The Claimant was given a considerable "bedding in" period and was not expected to reach his sales target for a few months as he was a new starter. However, the entire sales team failed to hit their targets and a number of sales staff were dismissed throughout the year.  The Claimant failed to sell anything by December and was disciplined and later dismissed by XCL for poor performance. 

The Claimant then brought a number of claims including discrimination, victimisation and harassment on grounds of disability and/or race citing occasions when he was called: "salad dodger", "fat yoda", "gimli" and "fat ginger pikey" by colleagues.  He also alleged that he was disciplined and dismissed for raising this as an issue. 

Employment Tribunal decision

The Tribunal carefully considered the evidence of ten different witnesses making a number of findings of fact over what exactly happened throughout the course of the Claimant's employment. 

In doing so, the Tribunal determined that the office culture at XCL was one where jibing and teasing one another was common. The Claimant and NP would often use extremely foul language, for example, the Claimant often referred to NP as a "fat paddy".  In general, this behaviour was accepted and was treated as normal friendly behaviour at XCL.  The Claimant had never raised a complaint about the day-to-day goings on in the office.  However, he had been reprimanded by TC for trying to hug and cuddle a co-worker and calling her a "pudding".


Firstly, it established that although the Claimant was considered to be disabled through his type 1 diabetes, he failed to provide any evidence that this and/or his hypothyroidism had a real and measurable impact on his weight.  Therefore, any claims that sought to rely on him being called "fat" in some way or another were not arising from his disability and failed. The decision to discipline him was not unusual given his poor record and was similar to the treatment of other poor performing colleagues.

When considering the harassment element of the comments in question, the Tribunal confirmed that they needed to be taken in context and that the Claimant could not argue that he was particularly sensitive to the use of such terms when he himself called NP a "fat paddy" and another female colleague a "pudding".  Likewise, the Tribunal struggled to see how the comments could have been particularly offensive given that none of XCL's witnesses thought that the Claimant was actually fat.


Secondly, the race discrimination claim failed as the Claimant did not advance any argument that could have led the Tribunal to conclude that the reason he was disciplined and dismissed was due to his links with the travelling community. Only NP knew that the Claimant had links to the travelling community and, therefore, any comments were not made with this knowledge in mind.
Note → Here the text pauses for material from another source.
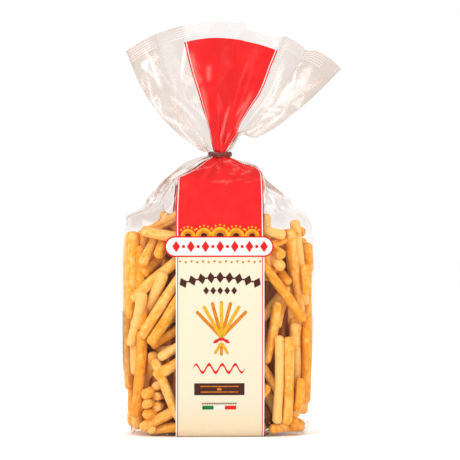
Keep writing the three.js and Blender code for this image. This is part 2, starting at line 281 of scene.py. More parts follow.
def facets(across, up, size, rng):
    """A crumpled sheet of flat triangles of about a given size: its height, from -1 to 1, and a shade of each
    triangle's own, from 0 to 1."""
    bend = 0.3 * size
    x = across + bend * np.sin(up / size * 1.7 + rng.uniform(0, 6))
    y = up + bend * np.sin(across / size * 1.3 + rng.uniform(0, 6))
    turn = rng.uniform(0, pi)
    u = (x * cos(turn) + y * sin(turn)) / size
    v = (y * cos(turn) - x * sin(turn)) / size
    skew = (u + v) * 0.366
    i, k = np.floor(u + skew).astype(int), np.floor(v + skew).astype(int)
    a, b = u + skew - i, v + skew - k
    count = 61
    corners = rng.uniform(-1, 1, (count, count))
    shades = rng.random((count, count, 2))
    lower = a > b
    near = corners[i % count, k % count]
    side = np.where(lower, corners[(i + 1) % count, k % count], corners[i % count, (k + 1) % count])
    far = corners[(i + 1) % count, (k + 1) % count]
    height = near + (side - near) * np.maximum(a, b) + (far - side) * np.minimum(a, b)
    return height, shades[i % count, k % count, lower.astype(int)]


def patches(across, up, size, rng):
    """Smooth patches from 0 to 1, with a given size."""
    total = np.zeros_like(across)
    for _ in range(4):
        turn = rng.uniform(0, TURN)
        along = across * cos(turn) + up * sin(turn)
        total += np.sin(along / size * rng.uniform(1.5, 3) + rng.uniform(0, 6))
    return smooth(total, -1.5, 1.5)


# The form of the bag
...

The Tribunal considered the "fat ginger pikey" comment in greater detail. It established that the comment had been made in April 2016 by Kevin Henderson (KH), one of DE's colleagues on the sales team.  During the hearing, KH confirmed that he did not know of DE's ties to the travelling community and the comment was not intended to upset DE. The Tribunal also considered that whilst the Claimant had links to the travelling community, the comment was not personal to him as he was not a traveller himself. Further, it was a one-off comment which was not out of place at XCL. It was also relevant that the Claimant "gave as good as he got" at work and he had not complained about the comment at the time.  The Tribunal attached significant weight to the fact that he only reported the comment in November 2016, after he received his disciplinary letter and determined this was a tactical decision to head off the disciplinary or negotiate an exit. 

EAT decision

The Claimant appealed the decision challenging the Tribunal's findings of fact that he was not disabled and that they had not properly contemplated the effect his claims had on him.

The EAT confirmed it was necessary to consider the office culture at XCL to understand the allegations and the context in which they were made. It dismissed the appeal, affirming that the Tribunal was best placed to make findings of fact about the context of the allegations and office culture.  The EAT went on to confirm that the Tribunal had looked into this case in great detail, justified its findings and did not fail to take anything into account it should have (and nor did it take anything into account that it should not have done). 

The Tribunal was entitled to reach the conclusions it did on the evidence it heard and that the acts complained of did not satisfy the relevant tests in the EqA. 


The relationships of employees and the link with any PCs relied upon have an important role to play in EqA claims. Whether such comments amount to harassment will depend on: (i) an individual's perception; (ii) the circumstances of the case; and (iii) whether it is reasonable for the conduct to have that effect.

This decision reminds us that when considering allegations of harassment Tribunals will assess behaviour and comments in light of the overall relationship between the parties and their various employees before concluding whether such behaviour and/or comments amount to harassment. Comments are unlikely to amount to harassment when things are said or done which are trivial, particularly where it is clear that no offence is intended and where the victim participates in similar behaviour towards others.